## BEGIN Material provided

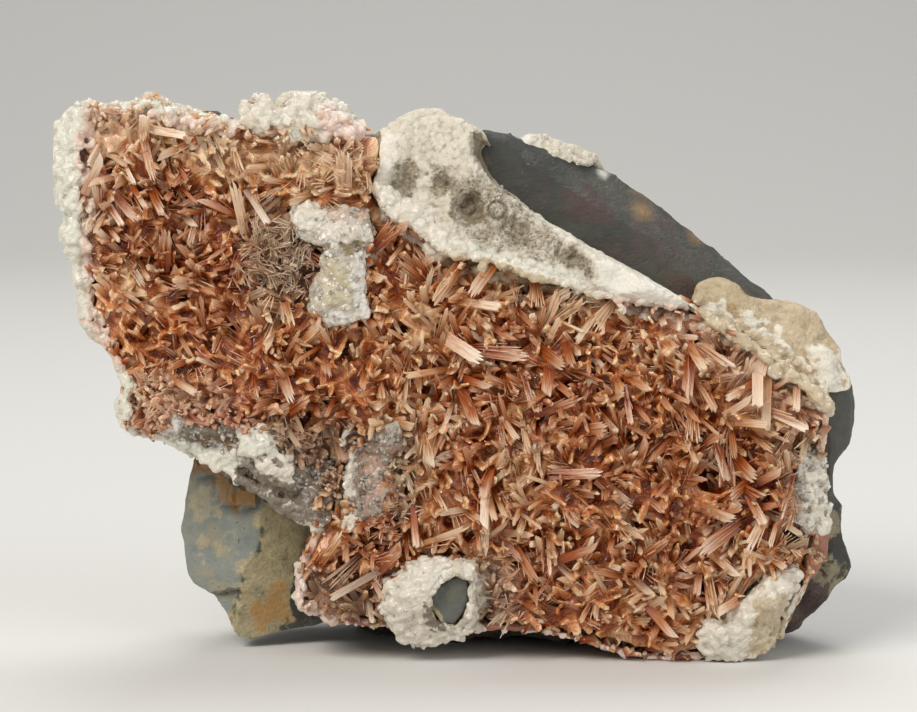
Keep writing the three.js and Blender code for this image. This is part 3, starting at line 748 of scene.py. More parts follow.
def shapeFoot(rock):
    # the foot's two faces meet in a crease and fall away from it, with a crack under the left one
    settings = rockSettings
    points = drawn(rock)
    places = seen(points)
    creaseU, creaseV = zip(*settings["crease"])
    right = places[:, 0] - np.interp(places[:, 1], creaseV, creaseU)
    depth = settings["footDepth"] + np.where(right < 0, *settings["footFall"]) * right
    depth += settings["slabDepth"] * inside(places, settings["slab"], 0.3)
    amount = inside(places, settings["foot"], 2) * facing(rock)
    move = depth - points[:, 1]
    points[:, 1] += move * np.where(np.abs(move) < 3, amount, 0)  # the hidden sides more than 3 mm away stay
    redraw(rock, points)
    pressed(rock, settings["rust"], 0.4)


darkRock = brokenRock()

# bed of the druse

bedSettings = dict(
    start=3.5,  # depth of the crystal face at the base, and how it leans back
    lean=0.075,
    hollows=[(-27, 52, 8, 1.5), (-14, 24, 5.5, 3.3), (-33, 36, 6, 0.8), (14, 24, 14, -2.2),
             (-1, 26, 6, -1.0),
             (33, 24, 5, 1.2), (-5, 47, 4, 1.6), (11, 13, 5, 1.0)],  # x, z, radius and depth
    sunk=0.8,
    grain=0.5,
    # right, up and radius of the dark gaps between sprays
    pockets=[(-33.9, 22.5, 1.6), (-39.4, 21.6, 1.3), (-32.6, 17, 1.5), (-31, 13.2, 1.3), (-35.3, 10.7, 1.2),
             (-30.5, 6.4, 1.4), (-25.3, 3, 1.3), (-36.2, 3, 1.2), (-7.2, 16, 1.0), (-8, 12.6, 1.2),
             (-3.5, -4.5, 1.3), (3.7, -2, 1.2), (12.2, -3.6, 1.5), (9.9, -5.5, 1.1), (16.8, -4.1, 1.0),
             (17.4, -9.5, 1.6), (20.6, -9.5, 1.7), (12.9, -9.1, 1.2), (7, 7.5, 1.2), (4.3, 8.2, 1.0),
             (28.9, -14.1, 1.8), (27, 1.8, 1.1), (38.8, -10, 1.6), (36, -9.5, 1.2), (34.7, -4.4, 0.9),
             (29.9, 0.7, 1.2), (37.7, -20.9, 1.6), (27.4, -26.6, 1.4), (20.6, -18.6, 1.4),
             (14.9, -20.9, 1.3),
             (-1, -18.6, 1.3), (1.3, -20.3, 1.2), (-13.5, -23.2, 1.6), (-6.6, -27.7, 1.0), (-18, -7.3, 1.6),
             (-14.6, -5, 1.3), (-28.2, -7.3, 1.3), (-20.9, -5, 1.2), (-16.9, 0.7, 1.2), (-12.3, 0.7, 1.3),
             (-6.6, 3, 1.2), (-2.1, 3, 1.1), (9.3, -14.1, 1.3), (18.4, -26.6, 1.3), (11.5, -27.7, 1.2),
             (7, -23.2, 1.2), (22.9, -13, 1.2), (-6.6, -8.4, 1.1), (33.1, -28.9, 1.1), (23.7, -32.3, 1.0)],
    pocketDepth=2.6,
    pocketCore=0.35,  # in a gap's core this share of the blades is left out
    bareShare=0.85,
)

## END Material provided

» Goal: Return exactly the lines from the beginning of the data above through the one containing "# bed of the druse", please. Include both end lines and add nothing else.

» Task output:
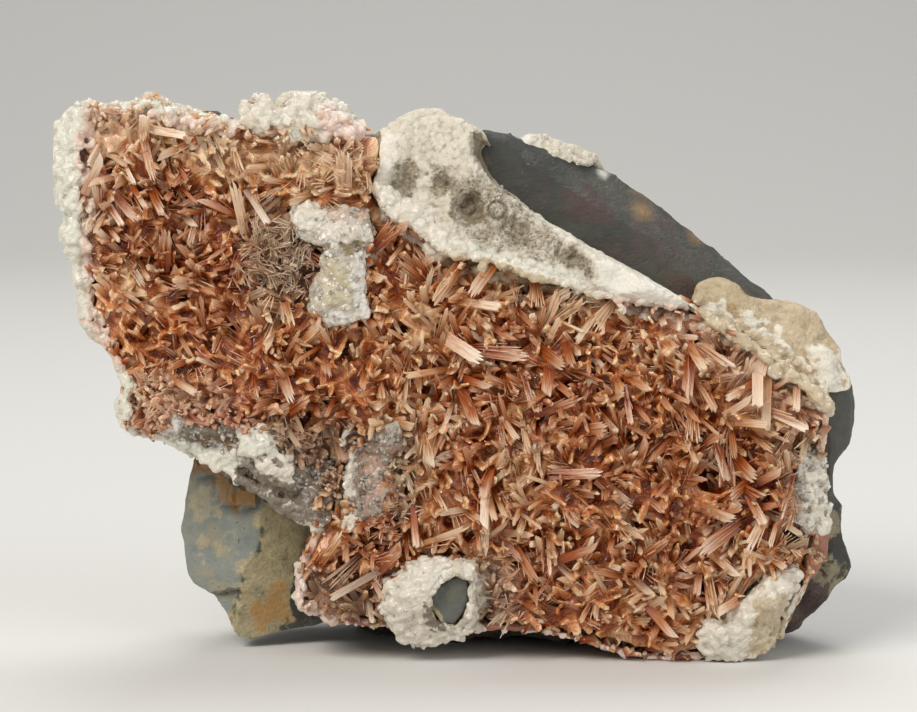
Keep writing the three.js and Blender code for this image. This is part 3, starting at line 748 of scene.py. More parts follow.
def shapeFoot(rock):
    # the foot's two faces meet in a crease and fall away from it, with a crack under the left one
    settings = rockSettings
    points = drawn(rock)
    places = seen(points)
    creaseU, creaseV = zip(*settings["crease"])
    right = places[:, 0] - np.interp(places[:, 1], creaseV, creaseU)
    depth = settings["footDepth"] + np.where(right < 0, *settings["footFall"]) * right
    depth += settings["slabDepth"] * inside(places, settings["slab"], 0.3)
    amount = inside(places, settings["foot"], 2) * facing(rock)
    move = depth - points[:, 1]
    points[:, 1] += move * np.where(np.abs(move) < 3, amount, 0)  # the hidden sides more than 3 mm away stay
    redraw(rock, points)
    pressed(rock, settings["rust"], 0.4)


darkRock = brokenRock()

# bed of the druse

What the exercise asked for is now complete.